Entrevista:O Estado inteligente

domingo, janeiro 21, 2007

CELSO MING As moitas roncam


Quando se procuram porcos, até as moitas roncam - diz um velho ditado português.

Pois é, em tempos de exacerbação política, como agora, parece inevitável que a decisão do Copom nesta quarta-feira, qualquer que venha a ser, fique contaminada por interpretações de conteúdo político.

Antes de prosseguir, duas observações - a primeira delas sobre essa idéia da exacerbação política. Neste momento, a negociação do presidente Lula com suas bases de sustentação ainda não se completaram; a reforma do Ministério vem sendo sucessivamente adiada; no Congresso fazem-se as mais disparatadas barganhas para a eleição do presidente da Câmara; na Cúpula do Mercosul se fez mais geopolítica do que integração econômica; e até mesmo a cratera do metrô de São Paulo virou ocasião especial para luta pelo poder. Enfim, a política porcina de hoje parece predisposta a mudar até mesmo a natureza das moitas.

A segunda observação é a de que o sistema de metas de inflação exige que o Banco Central calibre os juros de maneira a empurrar a inflação para dentro da meta, que neste ano é de 4,5%. O pressuposto é o de que essa decisão,eminentemente técnica, nem de leve se deixe contaminar por motivações políticas.

Desta vez, estão sobre a mesa apenas duas opções: a repetição de um corte nos juros de 0,5 ponto porcentual, para 12,75% ao ano; ou de apenas 0,25 ponto porcentual, para 13,0% ao ano.

Se o corte for de 0,5% ponto porcentual, vão dizer que o Banco Central foi frouxo demais diante da escalada da gastança federal; que a diretoria do Banco Central preferiu agradar ao governo Lula de modo a garantir com isso a recondução aos cargos que hoje ocupa; ou, então, que, enfraquecida pelas circunstâncias, preferiu não peitar o lado identificado com o 'fim da era Palocci', que agora pode estar dando as cartas na política econômica.

Se preferir adotar a dosagem da 'maior parcimônia' e cortar os juros em apenas 0,25 ponto porcentual, vão dizer que, desta vez, o Banco Central está reagindo ao aumento da gastança do governo Lula; ou que passou a sabotar o Plano de Aceleração do Crescimento, o PAC, que, depois de tantos adiamentos, terá sido divulgado dois dias antes.

O presidente do Banco Central, Henrique Meirelles, vai insistir em que, também desta vez, a decisão do Copom foi absolutamente técnica. Mas, dada a exacerbação política da hora, talvez não lhe seja dada a atenção de outras vezes. Se isso vem acontecendo com o atual presidente do Federal Reserve, Ben Bernanke, repetidamente acusado de favorecer algumas iniciativas da administração Bush, por que não poderia acontecer com a atual diretoria do Banco Central que afinal não goza do mesmo grau de autonomia operacional?
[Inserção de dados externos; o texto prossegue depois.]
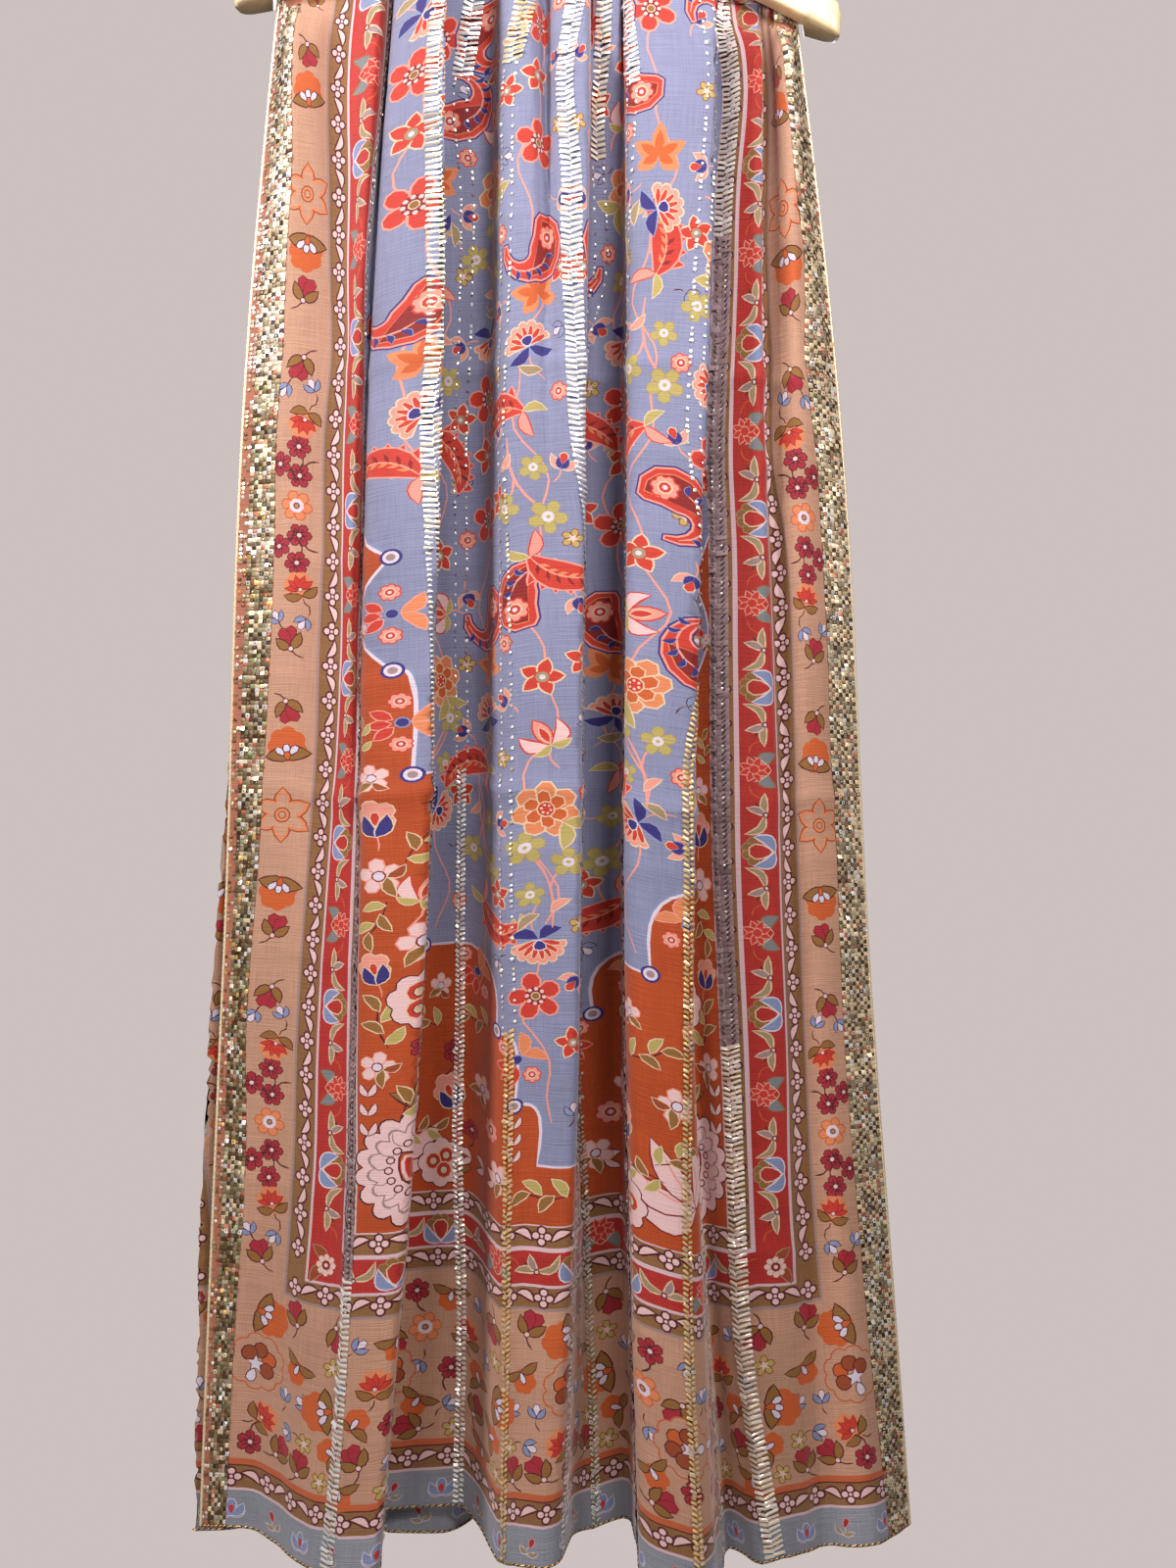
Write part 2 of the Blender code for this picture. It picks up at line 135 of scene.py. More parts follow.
# How far the print lies beyond its even place along the front's folds, by height.
PLACES = (
    0, 27, 60, 82, 109, 130, 176, 233, 289, 346, 402, 458, 515, 571, 684, 722, 733, 744, 777, WIDTH,
)
SLID = (
    (0, 0, -8, 0, 0, 1, 1, 14, -7, 3, 11, 9, -2, 0, 3, -3, -2, -2, -2, 0, 0),
    (140, 0, -6, 0, 0, 6, 6, 17, -4, 1, 7, 11, -2, 4, 9, -14, -8, -4, -5, -4, 0),
    (281, 0, -1, 4, 3, 6, 6, 17, -2, -9, 1, 11, -2, 12, 19, -9, -6, -2, -4, -4, 0),
    (353, 0, -4, 3, 0, -1, 1, 17, 0, -10, -1, 10, -6, 17, 24, -7, -1, 2, -2, -4, 0),
    (499, 0, 2, 7, 2, -6, -9, 17, 4, -13, -9, 9, -8, 16, 26, -6, 1, 4, 2, -1, 0),
    (572, 0, 4, 9, 5, -6, -18, 16, 4, -13, -8, 9, -8, 14, 24, -5, 3, 7, 3, -2, 0),
    (645, 0, 6, 8, 6, -6, -22, 16, 4, -13, -8, 9, -8, 11, 36, -4, 3, 7, 4, -1, 0),
    (718, 0, 6, 8, 3, -4, -21, 12, 4, -10, -7, 9, -8, 10, 32, -3, 3, 7, 3, -2, 0),
    (791, 0, 4, 5, 0, -5, -22, 8, 2, -7, -6, 1, -6, 9, 16, -3, -3, 0, -6, -4, 0),
    (862, 0, 6, 7, 0, -10, -28, 17, 9, 1, 3, 4, -2, 9, 14, 1, -3, 0, -2, -10, 0),
    (916, 0, 5, 3, -4, -13, -31, 18, 12, 7, 10, 8, 16, 10, 13, 3, 0, 0, -3, -5, 0),
    (985, 0, 6, -1, -6, -9, -26, 18, 16, 15, 18, 22, 18, 10, 12, 4, 2, 1, -2, -9, 0),
    (1055, 0, 3, -4, -9, 3, -14, 18, 17, 16, 24, 31, 17, 8, 11, 8, 8, 4, 1, -11, 0),
    (1126, 0, 3, -4, -9, 3, -8, 18, 17, 16, 24, 31, 17, 8, 11, 8, 8, 4, 1, -11, 0),
)
# Height over the hem on the even cloth, and the height of the print that hangs there.
HUNG = (
    (0, 0), (274, 274), (388, 394), (504, 514), (621, 634), (742, 755), (867, 875), (995, 995),
    (LENGTH, LENGTH),
)
# How much of the back fall's left edge is turned over to its front, up from the hem.
TURNED_HEIGHTS = (0, 230, 290, 420, 640, 820)
TURNED_WIDTHS = (72, 70, 60, 51, 46, 0)

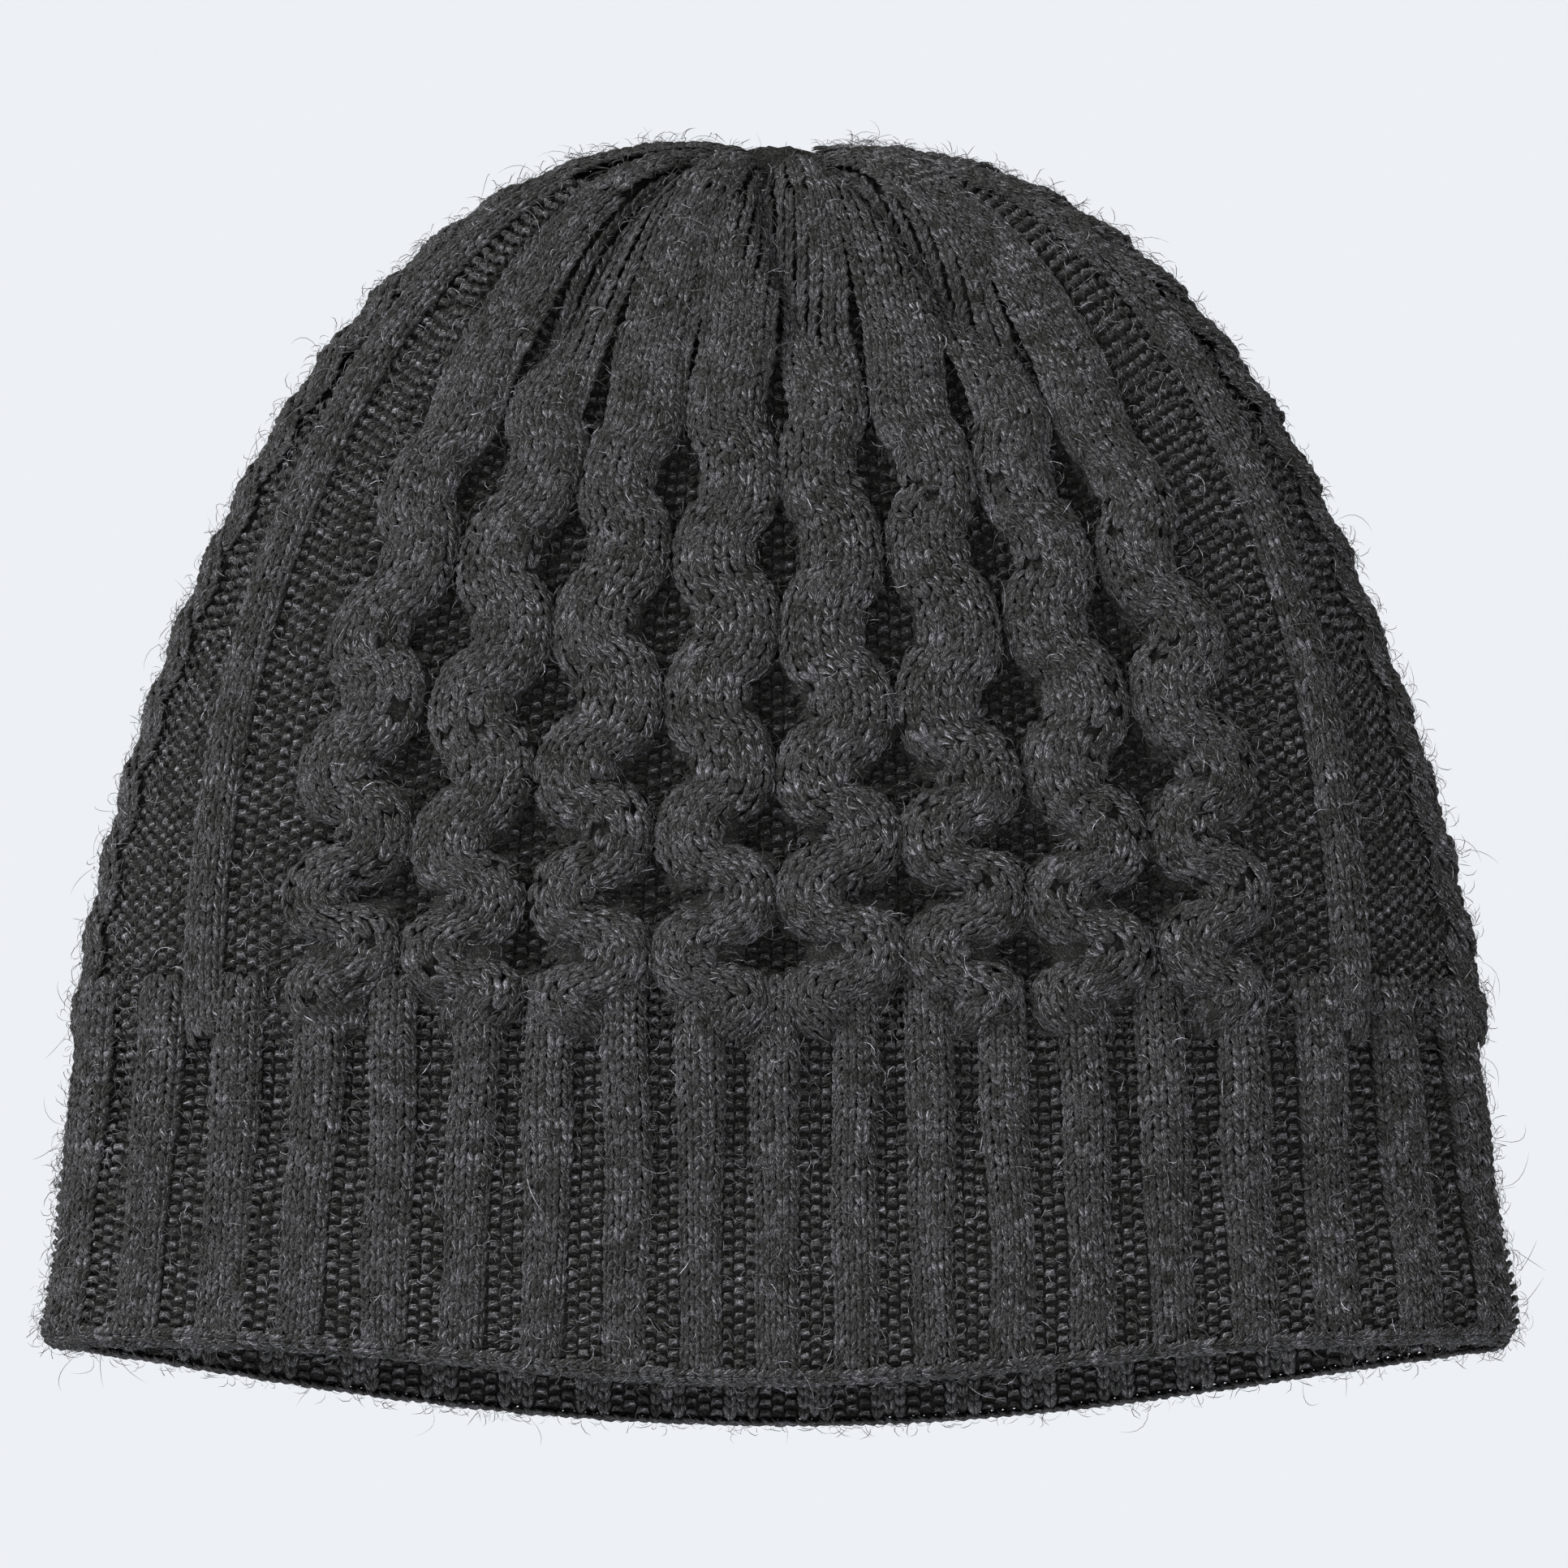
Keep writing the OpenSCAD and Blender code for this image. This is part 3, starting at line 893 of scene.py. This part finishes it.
def cuffColumns(side, inside):
    # purl columns in the valleys outside; inside, the same columns are knit and purl backs the ribs
    v = np.linspace(cuff["start"], 1.0 if inside else cuff["end"], 60)
    length = quarterLength(v)
    knit, purl = [], []
    for n in range(cuff["ribs"] + 1):
        middle = cuffPlace(n - 0.5)
        pitch = (cuffPlace(n) - cuffPlace(n - 1)) * length
        column = (1 - 2.1 * cuff["halfWidth"]) * pitch / cuff["purls"]
        for k in range(cuff["purls"]):
            off = k - (cuff["purls"] - 1) / 2
            if abs(middle) > 0.999 and off * middle > 0:
                continue                      # beyond the fold: a column of the other side
            w = middle + off * column / length + middleOf[side]
            normal = hatNormal(w, v)
            level = (-cuff["thickness"] - cuff["insideKnit"] if inside
                     else cuff["valley"] + cuff["valleyDrawn"] * drawn(v)[:, None])
            line = alongLine(hatPoint(w, v) + normal * level, -normal if inside else normal, column,
                             gauge["cuffRow"], start=0.5 * (k % 2) - 0.5 * inside)
            (knit if inside else purl).append(line)
    for n in range(cuff["ribs"] if inside else 0):
        pitch = (cuffPlace(n + 0.5) - cuffPlace(n - 0.5)) * length
        for k in (-1, 0, 1):
            wide = 2 * cuff["halfWidth"] * pitch / 3
            w = cuffPlace(n) + k * wide / length + middleOf[side]
            normal = hatNormal(w, v)
            level = cuff["thickness"] + cuff["insidePurl"]
            purl.append(alongLine(hatPoint(w, v) - normal * level, -normal, wide, gauge["cuffRow"],
                                  start=0.5 * (k == 0) - 0.5))
    return (join(knit) if knit else None), join(purl)


castOn = {
    "halfWidth": 2.1 * mm,
    "height": 1.1 * mm,
    "wales": 4,
    "level": -1.7 * mm,
    "tuck": 1.3 * mm,      # the edge is drawn in this much at the side folds
    "tuckFrom": 0.86,
    "row": 1.9 * mm,
    "depth": 1.5 * mm,
}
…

Se realmente prevalecesse, esse viés político teria seu lado nocivo na medida em que o desencontro entre as expectativas dos fazedores de preços e as do Banco Central tira eficácia da política de juros.

Enfim, se a impressão geral é a de que o Banco Central está mais sensível a razões políticas, o nível de credibilidade da autoridade monetária fica arranhado.

Para essa predisposição à desconfiança talvez tenha contribuído a própria atuação do Banco Central ao longo do ano passado, quando pareceu ter dado pouca importância a elementos novos que vêm contribuindo mais do que os juros para derrubar a inflação. Enquanto calibrava o volume de dinheiro na economia para uma inflação que confluiria para os 4%, forças antes desconsideradas se encarregaram de puxá-la para baixo, para os 3,14%, nível em que acabou por chegar.

São três esses elementos: (1) o câmbio, que favoreceu as importações, aumentou a competição do produto nacional com o estrangeiro e conteve a alta dos preços administrados; (2) a China, que vem derrubando os preços dos bens industrializados no mundo inteiro; e (3) a liquidez, a nunca vista abundância de recursos que está derrubando o custo do capital nos mercados globais.

Além disso, a política de gerenciamento das expectativas vai enfrentando a manifestação de um problema crônico já mencionado: a falta de autonomia operacional do Banco Central. Seus diretores não são apenas demissíveis ad nutum. Em tempos de mudança de governo, sua permanência no cargo fica ainda mais vulnerável do que habitualmente ao jogo político rasteiro.

Felizmente, o Brasil é maior do que as crises, do que os porcos transviados e as moitas com que eventualmente possam ser confundidos.